How despondent is Baylor President Robert Sloan over the murder and mayhem that went down on his watch? Not enough to cancel the season for the men's basketball team, which may be getting a new coach but might not have players, now that the NCAA will allow them to transfer without having to sit out a season. No wonder Baylor faculty leaders are calling for a vote of no-confidence on Sloan.

The Baptist school is in shambles, and it's little wonder. What has happened at Baylor ranks as the worst thing ever to take place in college athletics.

Not worst as in terrible. Those things would be the unimaginable death of Len Bias or the sudden collapse of Hank Gathers. That would be the plane crash that killed those Oklahoma State players or the Texas A&M bonfire that killed those Aggie fans.

Not worst as in bullying or sadistic. That would be Bob Knight accosting his son on the sideline, choking another Indiana player during a practice or generally running a program based on fear and terror. That would be Jackie Sherrill cutting off the testicles of a bull in front of his Mississippi State football team to "prepare" it for the big game against Texas.

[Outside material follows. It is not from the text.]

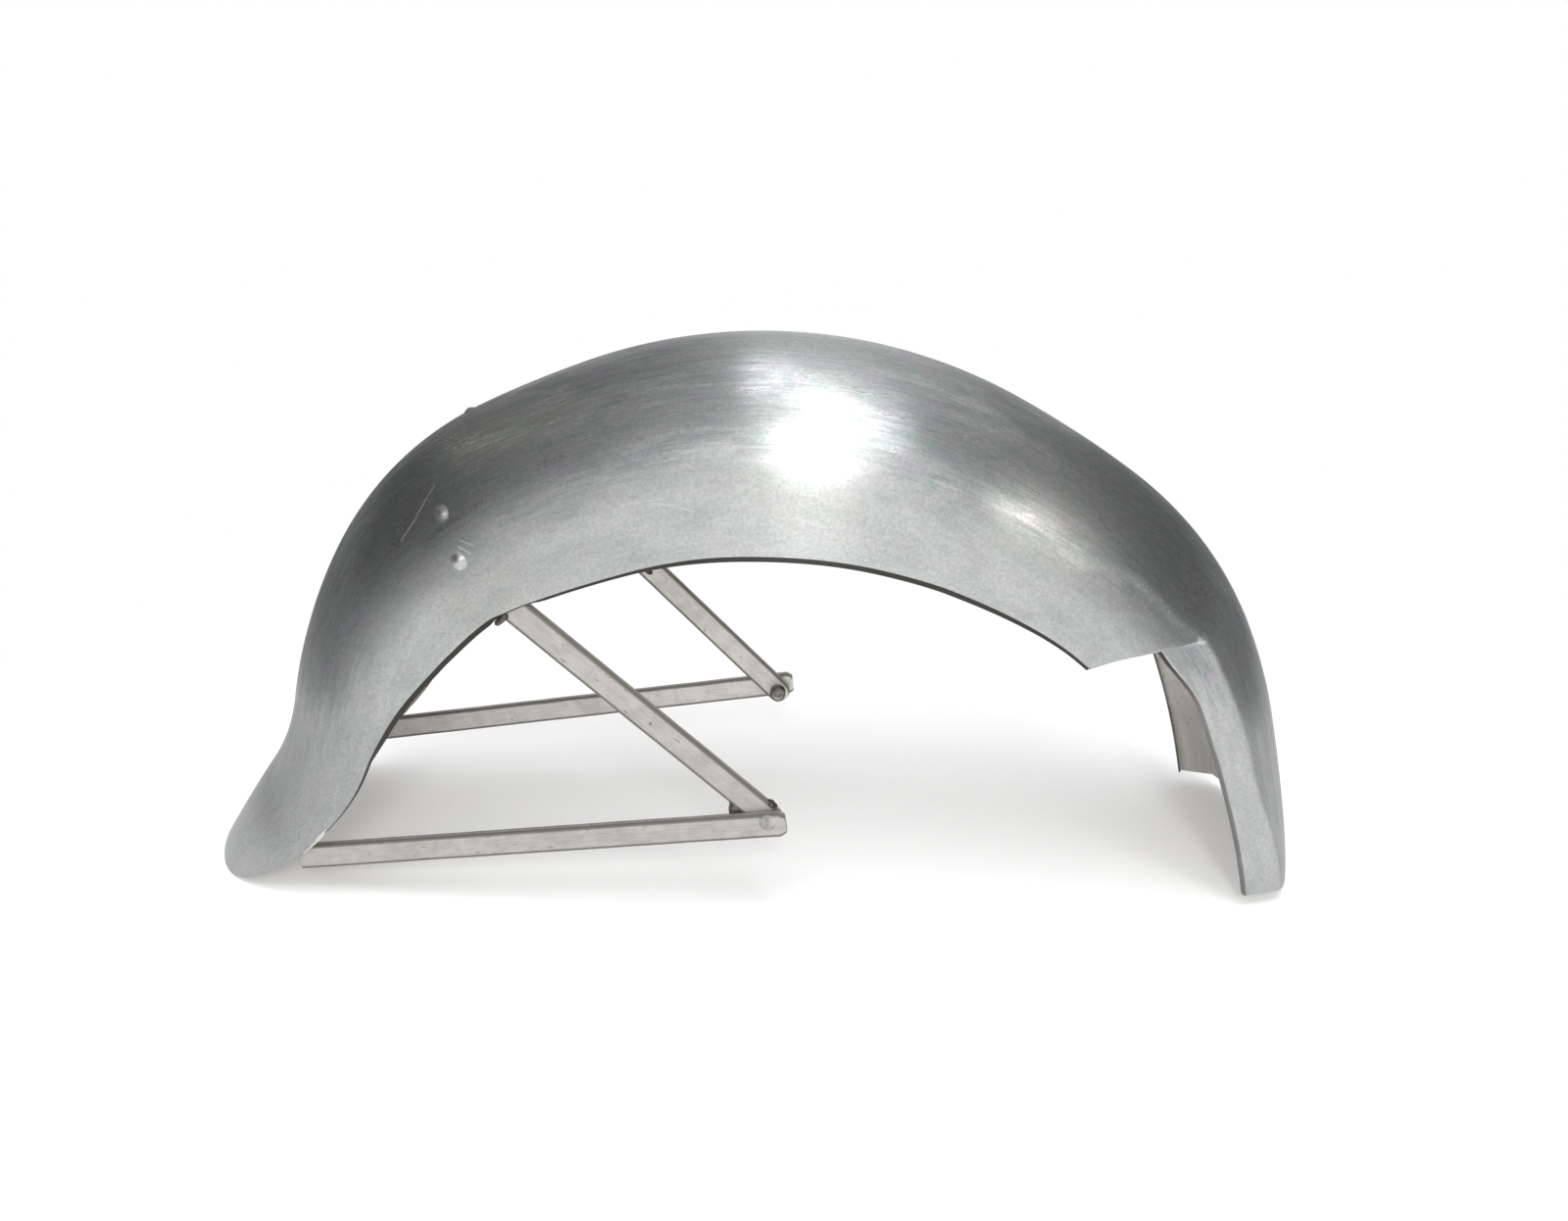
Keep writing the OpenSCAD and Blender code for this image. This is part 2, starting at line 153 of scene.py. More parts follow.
@dataclass(frozen=True)
class BladeShape:
    """Section, skirts, tongue, step, lip and tail of the pressed sheet.

    Runs go along the crown from the foot, depths go down from it, and section angles are degrees from it.
    """

    crown: CrownLine = field(default_factory=CrownLine)
    sheet: float = 1.2
    half_w: float = 90.2
    dome_h: float = 79.0
    lip_w: float = 4.0
    lip_radius: float = 2.2
    lip_least: float = 0.3
    lip_end: float = 1060.0
    lip_fade: float = 60.0
    lip_clear: float = 18.0
    lip_ease: float = 20.0
    crossings: Span = (807.0, 779.0)
    skirt_front: float = 102.0
    skirt: tuple[Span, ...] = (
        (335, 103.5), (470, 115.5), (600, 119.5), (820, 109.5), (910, 104.5), (987, 89.5), (1050, 76),
    )
    tail_corner: float = 60.0
    tail_round: float = 90.0
    tail_from: float = 930.0
    tail_power: float = 4.3
    cut_run: float = 221.5
    cut_lean: float = 0.785
    shear_run: float = 110.0
    level_run: float = 110.0
    step_w: float = 2.5
    flank: tuple[float, float, float] = (45.5, 56.5, 62.0)
    flank_run: float = 164.5
    flank_ease: float = 45.0
    knee_reach: float = 1.14
    fold_w: float = 76.5
    fold_h: float = 21.0
    fold_u: float = 56.0
    fold_a: float = 62.0
    foot_drop: float = 2.0
    foot_round: float = 7.0
    flank_lean: float = 0.25
    flank_k: float = 1.25
    blend_run: float = 150.0
    blend_past: float = 60.0
    inner_u: float = 46.0
    inner_share: float = 0.62

    @property
    def dome_k(self) -> float:
        """Depth for each degree of section angle below the round part."""
        return self.half_w * math.pi / 180

    @property
    def fold_w0(self) -> float:
        """Half width at the fold where the tongue meets the round section."""
        return self.half_w * sin_d(self.fold_u)

    @property
    def fold_h0(self) -> float:
        """Depth of the fold where the tongue meets the round section."""
        return self.dome_h * (1 - cos_d(self.fold_u))

    @property
    def corner_run(self) -> float:
        """Run at which the skirt's edge ends and the round end of the tail begins."""
        return self.crown.run - self.tail_round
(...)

Not even worst as in cheating or turning a blind eye. That would be Jerry Tarkanian at UNLV and Fresno State or Jim Harrick at UCLA, Rhode Island and Georgia.

The stuff that went down at Baylor is light years worse than Washington's Rick Neuheisel lying to the NCAA about gambling or Iowa State's Larry Eustachy kissing coeds or Alabama firing Mike Price for being a drunk.

Turns out those stupid human tricks and ill-advised forays into the gray area of NCAA rules were merely buffoonish warm-up acts. At Baylor, it was evil.

Listen to the words of Dave Bliss. They tell the worst story ever in college athletics.

"What we've got to create here is drugs," Bliss said in secret tapes a Baylor assistant turned over to university investigators.

"Dennehy is never going to refute what we say ....If there's any way that we can even create the perception of the fact that Pat may have been a (drug) dealer ... that can save us."

Once Dennehy was reported missing and then dead and once Dotson was charged with murder, Bliss could turn his attention on the real victim. Himself. With NCAA violations to cover up, Bliss schemed up a satanic dose of salvation to explain away improper payments for Dennehy.

A check with the NCAA revealed that Brand is not planning to address the Baylor situation publicly. The only thing the NCAA would say is that it granted the still-living and non-incarcerated players the freedom to transfer.

"It's definitely a rare occurrence (to allow every player on a team to transfer) because of the number and the situation that the athletes and institution was under. This was really a different situation," said NCAA spokesman Jeff Howard.